* [Work to be completed] Extract all data as written.

* [Provided data]
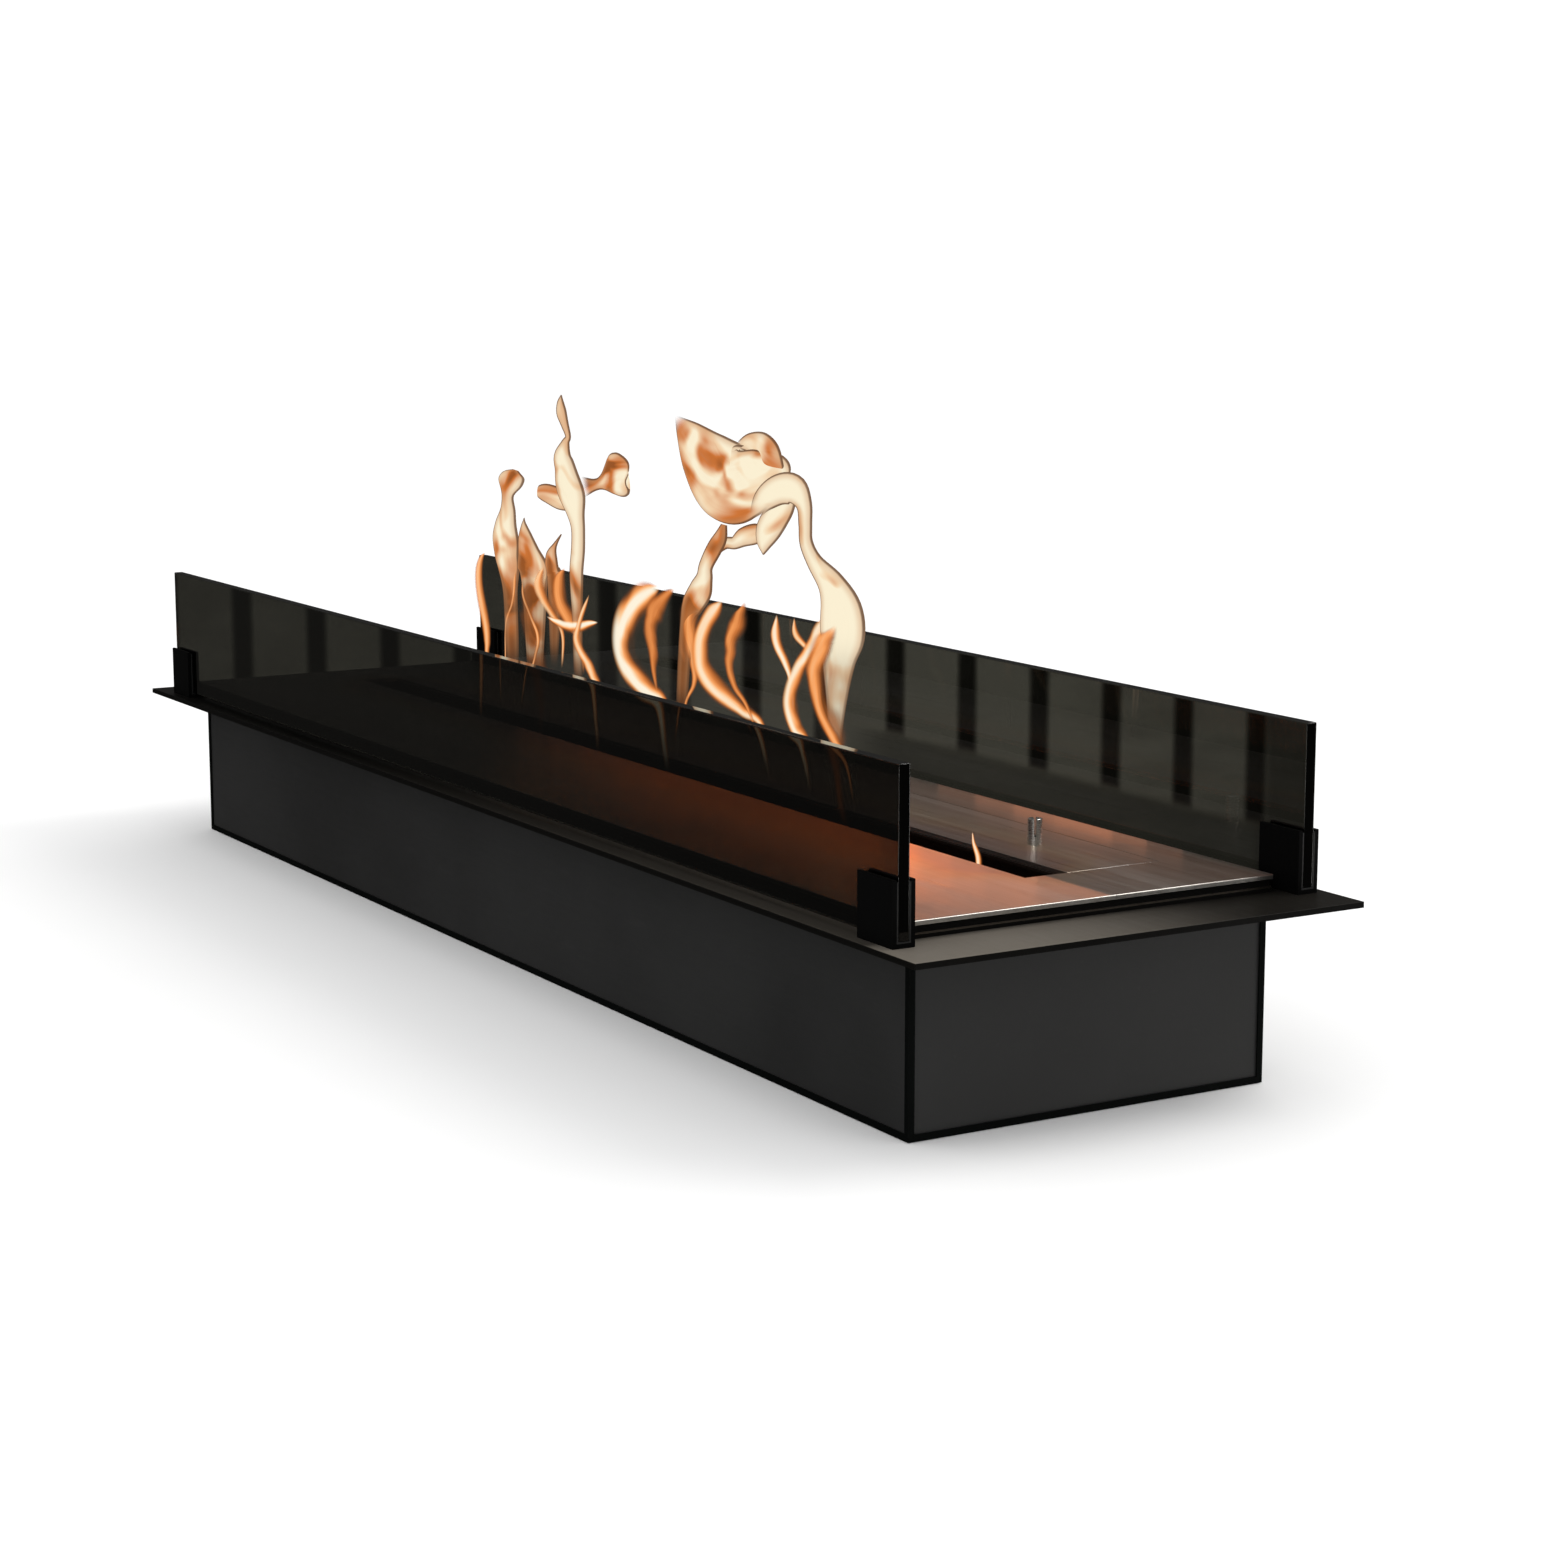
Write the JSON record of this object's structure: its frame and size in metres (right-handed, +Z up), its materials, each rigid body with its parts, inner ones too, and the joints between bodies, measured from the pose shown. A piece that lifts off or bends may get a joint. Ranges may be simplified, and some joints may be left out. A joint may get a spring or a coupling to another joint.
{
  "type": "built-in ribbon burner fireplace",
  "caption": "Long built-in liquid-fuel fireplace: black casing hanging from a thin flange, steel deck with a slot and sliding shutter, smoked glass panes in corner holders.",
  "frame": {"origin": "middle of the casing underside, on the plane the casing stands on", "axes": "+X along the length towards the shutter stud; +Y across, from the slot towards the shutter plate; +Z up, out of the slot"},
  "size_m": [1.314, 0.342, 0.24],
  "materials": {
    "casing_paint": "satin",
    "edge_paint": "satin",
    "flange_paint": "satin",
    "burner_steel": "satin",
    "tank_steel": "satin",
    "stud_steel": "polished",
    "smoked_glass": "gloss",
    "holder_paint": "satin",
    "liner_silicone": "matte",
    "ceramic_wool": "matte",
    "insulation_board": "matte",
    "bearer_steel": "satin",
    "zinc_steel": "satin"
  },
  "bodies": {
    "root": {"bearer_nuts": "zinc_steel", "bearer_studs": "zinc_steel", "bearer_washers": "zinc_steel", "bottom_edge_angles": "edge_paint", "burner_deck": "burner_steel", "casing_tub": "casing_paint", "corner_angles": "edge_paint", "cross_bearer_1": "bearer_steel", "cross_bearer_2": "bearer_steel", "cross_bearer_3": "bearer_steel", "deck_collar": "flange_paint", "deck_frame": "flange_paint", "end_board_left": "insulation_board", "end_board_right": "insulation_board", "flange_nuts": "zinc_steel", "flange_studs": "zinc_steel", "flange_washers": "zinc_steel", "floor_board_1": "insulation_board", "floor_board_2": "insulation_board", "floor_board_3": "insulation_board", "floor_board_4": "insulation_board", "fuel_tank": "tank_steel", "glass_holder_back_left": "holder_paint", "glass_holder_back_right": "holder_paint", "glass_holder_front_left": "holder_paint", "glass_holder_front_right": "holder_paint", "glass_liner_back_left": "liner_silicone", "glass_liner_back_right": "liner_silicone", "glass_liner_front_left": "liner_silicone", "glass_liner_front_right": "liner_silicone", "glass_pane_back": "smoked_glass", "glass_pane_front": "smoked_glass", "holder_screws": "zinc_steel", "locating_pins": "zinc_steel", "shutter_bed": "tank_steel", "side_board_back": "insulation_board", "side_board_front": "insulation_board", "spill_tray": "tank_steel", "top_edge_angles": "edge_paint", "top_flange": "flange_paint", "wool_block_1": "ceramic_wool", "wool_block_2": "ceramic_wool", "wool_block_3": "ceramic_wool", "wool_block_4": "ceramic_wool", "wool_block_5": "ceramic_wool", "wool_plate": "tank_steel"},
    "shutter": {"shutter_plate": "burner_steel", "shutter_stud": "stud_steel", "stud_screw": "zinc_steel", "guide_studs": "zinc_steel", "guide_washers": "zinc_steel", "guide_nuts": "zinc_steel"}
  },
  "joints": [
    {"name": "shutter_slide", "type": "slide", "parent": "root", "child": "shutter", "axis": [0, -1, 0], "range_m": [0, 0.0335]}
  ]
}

* [The response]
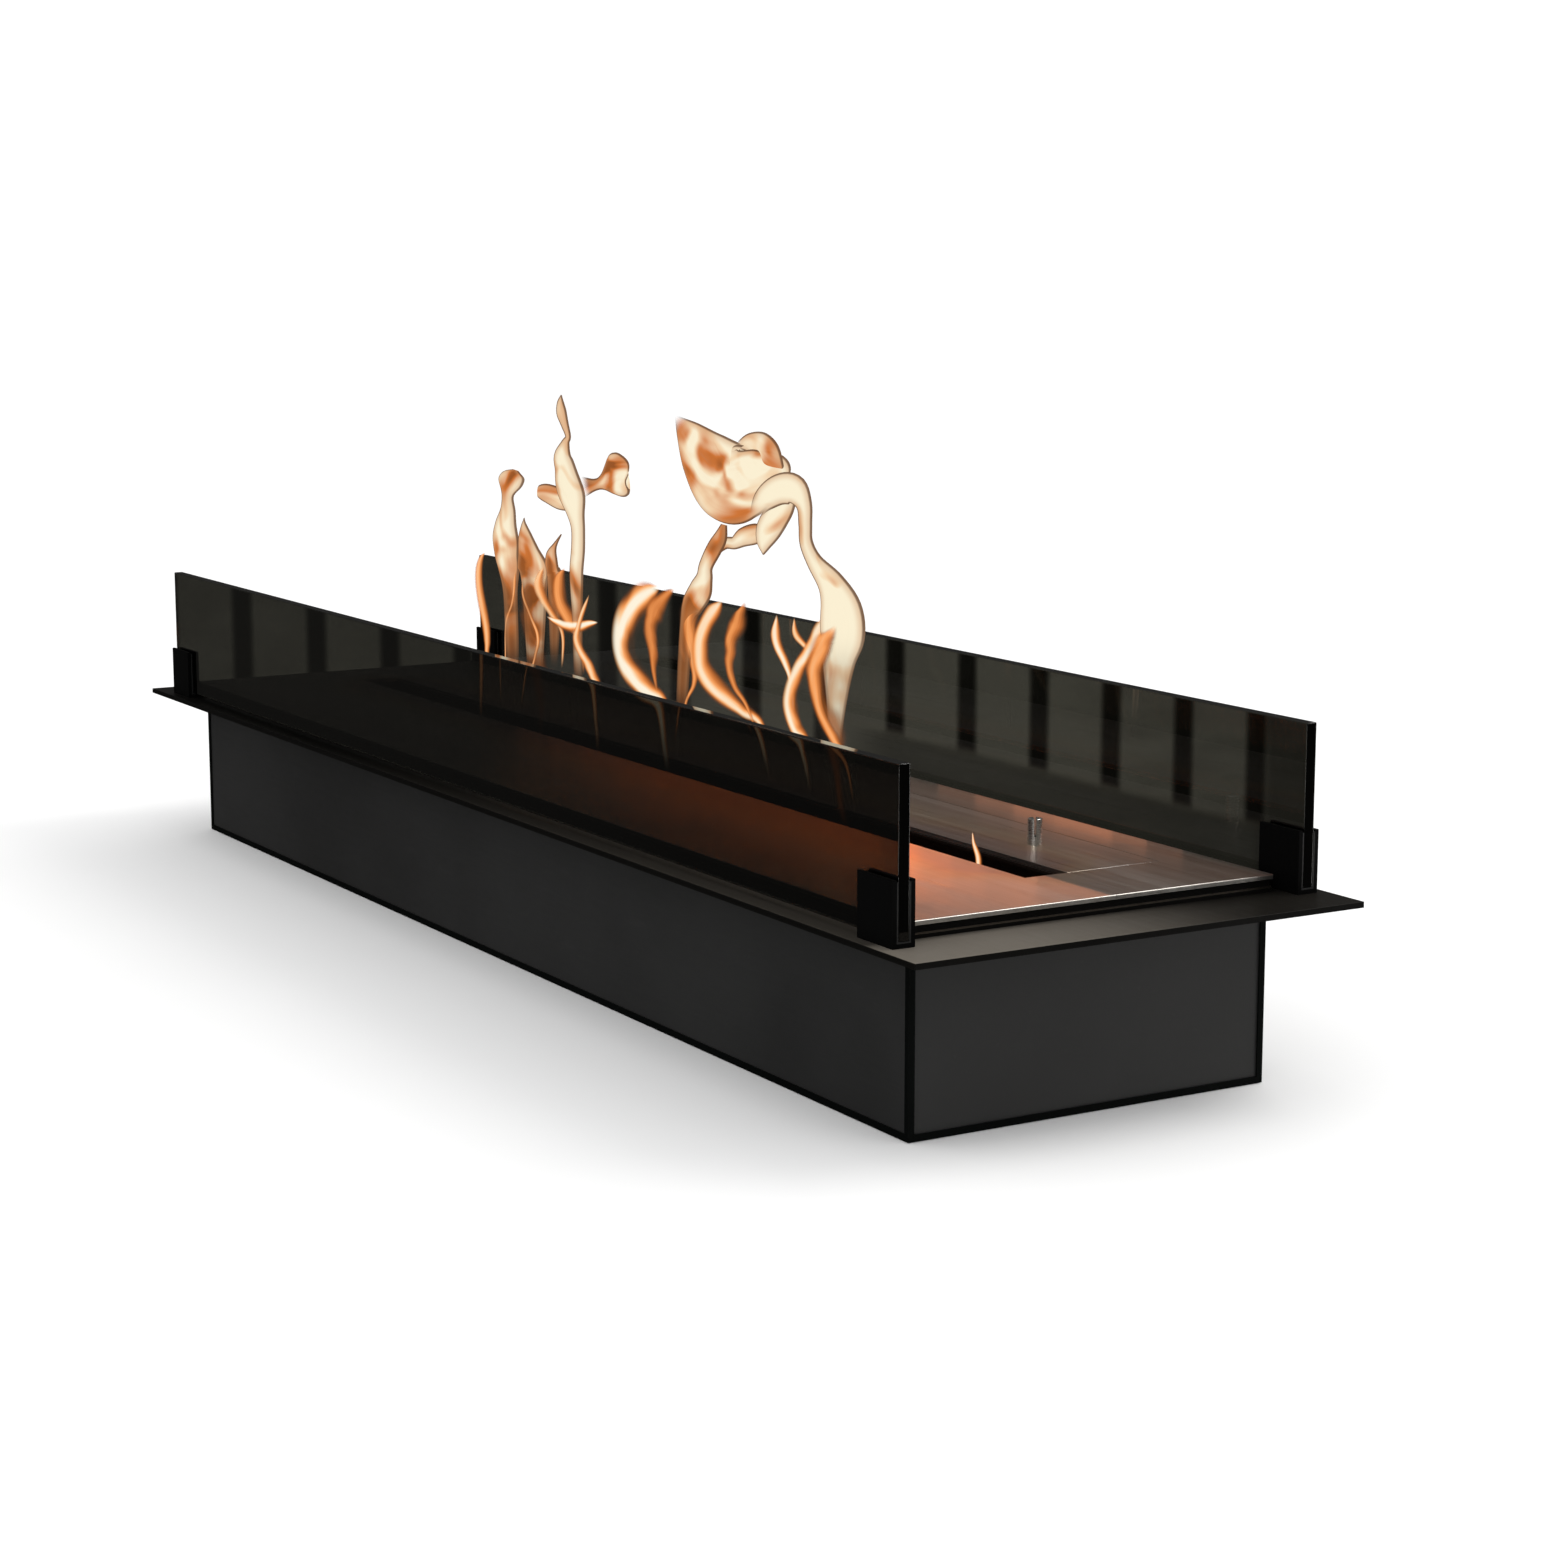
Write the JSON record of this object's structure: its frame and size in metres (right-handed, +Z up), its materials, each rigid body with its parts, inner ones too, and the joints between bodies, measured from the pose shown. A piece that lifts off or bends may get a joint. Ranges may be simplified, and some joints may be left out. A joint may get a spring or a coupling to another joint.
{
  "type": "built-in ribbon burner fireplace",
  "caption": "Long built-in liquid-fuel fireplace: black casing hanging from a thin flange, steel deck with a slot and sliding shutter, smoked glass panes in corner holders.",
  "frame": {"origin": "middle of the casing underside, on the plane the casing stands on", "axes": "+X along the length towards the shutter stud; +Y across, from the slot towards the shutter plate; +Z up, out of the slot"},
  "size_m": [1.314, 0.342, 0.24],
  "materials": {
    "casing_paint": "satin",
    "edge_paint": "satin",
    "flange_paint": "satin",
    "burner_steel": "satin",
    "tank_steel": "satin",
    "stud_steel": "polished",
    "smoked_glass": "gloss",
    "holder_paint": "satin",
    "liner_silicone": "matte",
    "ceramic_wool": "matte",
    "insulation_board": "matte",
    "bearer_steel": "satin",
    "zinc_steel": "satin"
  },
  "bodies": {
    "root": {"bearer_nuts": "zinc_steel", "bearer_studs": "zinc_steel", "bearer_washers": "zinc_steel", "bottom_edge_angles": "edge_paint", "burner_deck": "burner_steel", "casing_tub": "casing_paint", "corner_angles": "edge_paint", "cross_bearer_1": "bearer_steel", "cross_bearer_2": "bearer_steel", "cross_bearer_3": "bearer_steel", "deck_collar": "flange_paint", "deck_frame": "flange_paint", "end_board_left": "insulation_board", "end_board_right": "insulation_board", "flange_nuts": "zinc_steel", "flange_studs": "zinc_steel", "flange_washers": "zinc_steel", "floor_board_1": "insulation_board", "floor_board_2": "insulation_board", "floor_board_3": "insulation_board", "floor_board_4": "insulation_board", "fuel_tank": "tank_steel", "glass_holder_back_left": "holder_paint", "glass_holder_back_right": "holder_paint", "glass_holder_front_left": "holder_paint", "glass_holder_front_right": "holder_paint", "glass_liner_back_left": "liner_silicone", "glass_liner_back_right": "liner_silicone", "glass_liner_front_left": "liner_silicone", "glass_liner_front_right": "liner_silicone", "glass_pane_back": "smoked_glass", "glass_pane_front": "smoked_glass", "holder_screws": "zinc_steel", "locating_pins": "zinc_steel", "shutter_bed": "tank_steel", "side_board_back": "insulation_board", "side_board_front": "insulation_board", "spill_tray": "tank_steel", "top_edge_angles": "edge_paint", "top_flange": "flange_paint", "wool_block_1": "ceramic_wool", "wool_block_2": "ceramic_wool", "wool_block_3": "ceramic_wool", "wool_block_4": "ceramic_wool", "wool_block_5": "ceramic_wool", "wool_plate": "tank_steel"},
    "shutter": {"shutter_plate": "burner_steel", "shutter_stud": "stud_steel", "stud_screw": "zinc_steel", "guide_studs": "zinc_steel", "guide_washers": "zinc_steel", "guide_nuts": "zinc_steel"}
  },
  "joints": [
    {"name": "shutter_slide", "type": "slide", "parent": "root", "child": "shutter", "axis": [0, -1, 0], "range_m": [0, 0.0335]}
  ]
}